From 1981, Hollingworth lived in Hong Kong. She was a near-daily visitor to the Foreign Correspondents' Club, where she was an honorary goodwill ambassador. In 1990, she published her memoirs under the title Front Line. In 2006, Hollingworth sued her financial manager, fellow Correspondents' Club member Thomas Edward Juson (also known as Ted Thomas), for the removal of nearly $300,000 from her bank account. Juson defended his actions as investments but agreed to repay the money in 2007. He had not yet done that fully by late 2016. Hollingworth's great-nephew Patrick Garrett published a biography of her in 2016, called Of Fortunes and War: Clare Hollingworth, First of the Female War Correspondents.

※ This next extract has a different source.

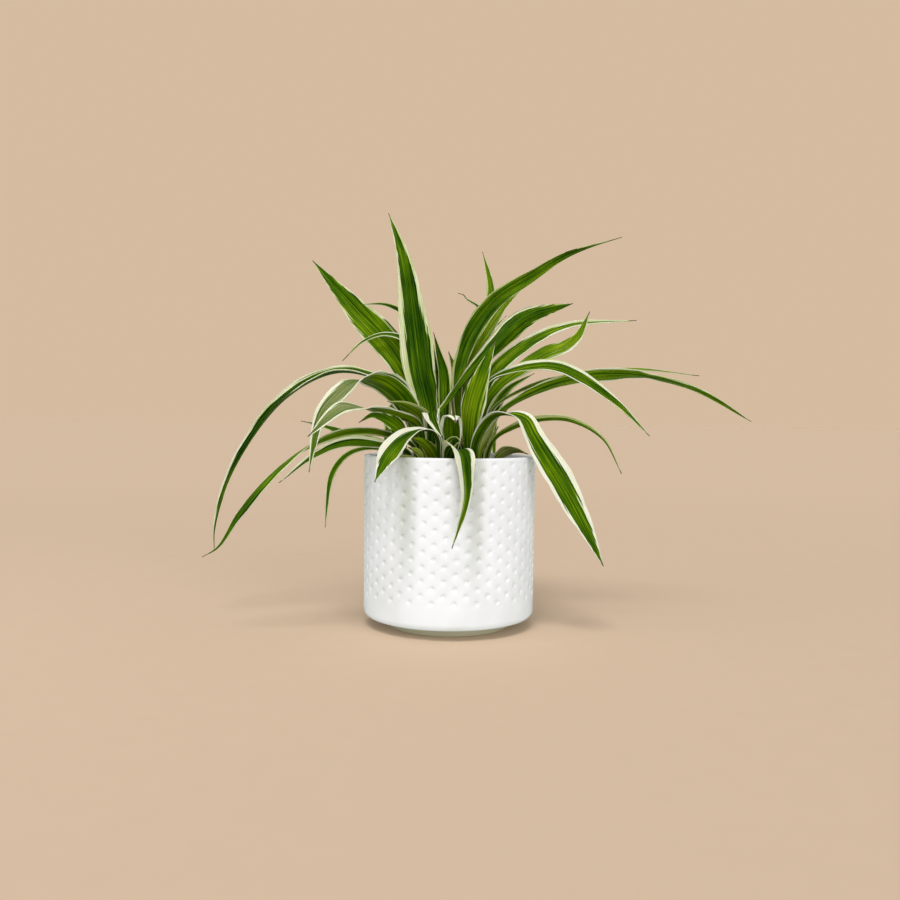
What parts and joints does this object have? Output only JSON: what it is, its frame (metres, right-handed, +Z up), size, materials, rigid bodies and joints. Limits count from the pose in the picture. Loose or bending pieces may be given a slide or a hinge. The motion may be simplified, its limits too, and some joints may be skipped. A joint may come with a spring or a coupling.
{
  "type": "potted plant",
  "caption": "Potted spider plant with long arching green leaves edged in cream, in a round white glazed pot with a dimpled wall.",
  "frame": {"origin": "middle of the pot's foot, on the surface that the pot stands on", "axes": "+Z up along the pot's axis, -Y towards the plant's front, +X to the right seen from the front"},
  "size_m": [0.395, 0.2031, 0.2973],
  "materials": {
    "glaze": "gloss",
    "earth": "rough",
    "stem": "satin",
    "leaf": "satin"
  },
  "bodies": {
    "root": {"pot": "glaze", "soil": "earth", "crown_left": "stem", "crown_right": "stem", "crown_front": "stem", "crown_side": "stem", "leaf_tall": "leaf", "leaf_upper_left": "leaf", "leaf_far_left_high": "leaf", "leaf_broad_left": "leaf", "leaf_pale_left": "leaf", "leaf_inner_left": "leaf", "leaf_thin_back_left": "leaf", "leaf_thin_left": "leaf", "leaf_centre": "leaf", "leaf_centre_back": "leaf", "leaf_upper_right": "leaf", "leaf_dark_inner": "leaf", "leaf_short_front": "leaf", "leaf_whip_right": "leaf", "leaf_behind_whip": "leaf", "leaf_centre_point": "leaf", "leaf_curly_back": "leaf", "leaf_back_point": "leaf", "leaf_front_upright": "leaf", "leaf_hanging_right": "leaf", "leaf_inner_right": "leaf", "leaf_inner_low": "leaf", "leaf_arching_right": "leaf", "leaf_bright_right": "leaf", "leaf_thin_right": "leaf", "leaf_far_right": "leaf", "leaf_far_right_back": "leaf", "leaf_short_right": "leaf", "leaf_lower_right": "leaf", "leaf_rim_right": "leaf", "leaf_over_rim_left": "leaf", "leaf_over_rim_front": "leaf", "leaf_curled_front": "leaf", "leaf_small_front_left": "leaf", "leaf_small_front_right": "leaf", "leaf_far_left_low": "leaf", "leaf_pale_low_left": "leaf", "leaf_rim_left": "leaf", "leaf_dry_tip_left": "leaf", "leaf_low_back_left": "leaf", "leaf_dark_side": "leaf", "leaf_dark_low": "leaf", "leaf_back_1": "leaf", "leaf_back_2": "leaf", "leaf_back_3": "leaf", "leaf_back_4": "leaf", "leaf_back_5": "leaf", "leaf_back_6": "leaf", "leaf_back_7": "leaf", "leaf_back_8": "leaf", "leaf_back_9": "leaf"}
  },
  "joints": []
}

Hollingworth died at her home in Glenealy, Hong Kong on 10 January 2017, at the age of 105. In accordance with her own wishes, her body was returned to England and was buried in the churchyard of St Margaret of Antioch in Bygrave, Hertfordshire.
Awards and honours
In 1962, Hollingworth won Woman Journalist of the Year for her reporting of the civil war in Algeria (Hannen Swaffer Awards, UK). She won the James Cameron Award for Journalism (1994). In 1999, she received a lifetime achievement award from the UK television programme What the Papers Say. In 1982, she was made an Officer of the Order of the British Empire for services to journalism. On 10 October 2017, Google showed a Doodle for Clare Hollingworth's 106th birthday.
Charitable work
Hollingworth, while reporting from Poland at the outbreak of World War II in 1939, also performed charitable work, helping and working with Czechoslovak refugees in Poland as part of her work with the British Committee for Refugees from Czechoslovak (BCRC). It is estimated she helped two- to three-thousand people escape from the Nazis' clutches, as the takeover frightened many to seek shelter.